I have watched this happen. I watched it from a Michelin-starred kitchen in Milan, where I spent years translating Georgian and Azerbaijani ingredients into European fine-dining vocabulary, always aware that the supply chains I depended on were fragile, always aware that somewhere behind the beautiful product on my pass, a grandmother's orchard was either thriving or being slowly abandoned.
Reopening a border is not just geopolitics. It is an act of culinary restitution.
The railway between Baku and Tbilisi has always fascinated me specifically because of what it carries that no one writes about in trade journals: spices tucked into luggage, a jar of aunt's quince preserve, seeds brought to plant in a new garden. Official cargo manifests have never captured the true freight of that line. The real freight is memory in transit.
My grandmother — and here she is, as she always must be — used to say that you can understand a country's history entirely through its pantry. She had lived through enough closed borders to know that a pantry is a political document. The jars she kept, the things she preserved, the lengths she went to in order to maintain access to specific flavors: these were acts of resistance against forgetting.
When the Baku–Tbilisi corridor flows freely, the pantries on both sides deepen. Georgian winemakers in Kakheti find new customers with genuine appreciation for amber qvevri wines. Azerbaijani saffron — some of the most aromatic I have ever worked with, carrying a slightly earthier, more resinous character than its Iranian or Spanish counterparts — moves more easily into Georgian kitchens where it belongs in pilaf and holiday sweets.
And the chefs notice. I have spoken with enough cooks in both countries to know that ingredient availability is the invisible ceiling on creativity. Remove that ceiling, even partially, and the cooking changes within a single season.
There is also the matter of people moving. Culinary knowledge travels in human beings before it travels in any other container. A cook who visits her cousin in Baku comes home to Tbilisi with a new understanding of how to balance sourness and fat. A market vendor who crosses regularly begins to stock different things. These are not dramatic events. They are the slow, ordinary mechanism by which living food cultures stay alive.

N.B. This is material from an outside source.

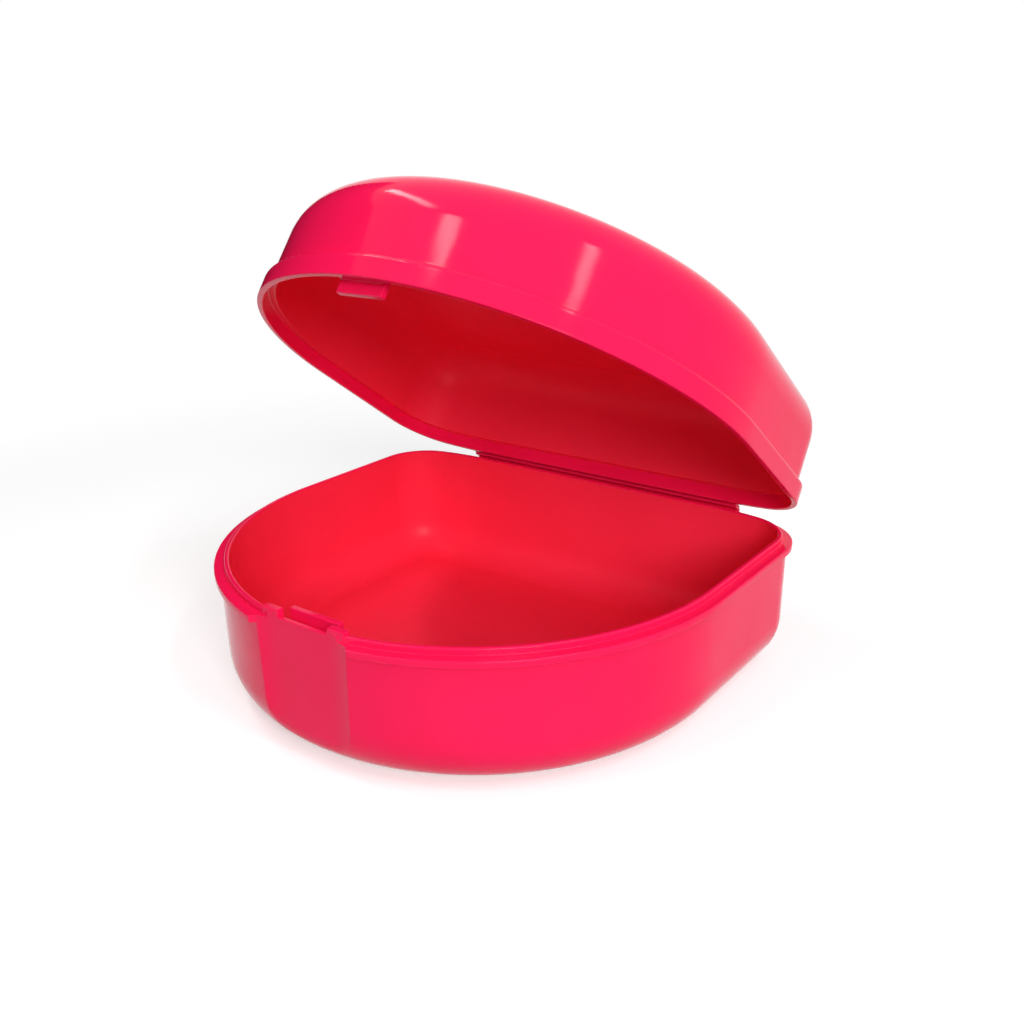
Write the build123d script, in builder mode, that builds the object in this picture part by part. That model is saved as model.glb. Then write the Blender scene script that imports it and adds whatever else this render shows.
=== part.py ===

I want to be honest about what I do not yet know. I do not know the precise terms of this reopening — what volume of trade is anticipated, which crossings are included, how long the process will take to translate into tangible changes at the market level. These details will matter enormously. A reopening that benefits only large commercial operators is a different thing from one that allows the small-scale, informal exchange that actually sustains culinary heritage.
Industry observers and food culture researchers in the region have long documented how such corridor changes affect artisanal producers disproportionately — sometimes positively, sometimes not. I will be watching closely.
What I can say with certainty is this: the symbolic weight of this moment is immense. The South Caucasus is a region that has absorbed enormous fracture — political, ethnic, territorial — over the past several decades. Every reopening is an argument, however tentative, that the fractures are not permanent. That the table can be set again.
Food does not wait for peace treaties. It anticipates them. It moves through the cracks before the official doors are open, carried by people who are hungry not just for calories but for continuity. This border reopening gives that hunger a legal pathway.
The question I am sitting with now, kettle empty, notebook full: will the kitchens on both sides of that border remember what they were to each other — and will the people making policy give them enough room to find out?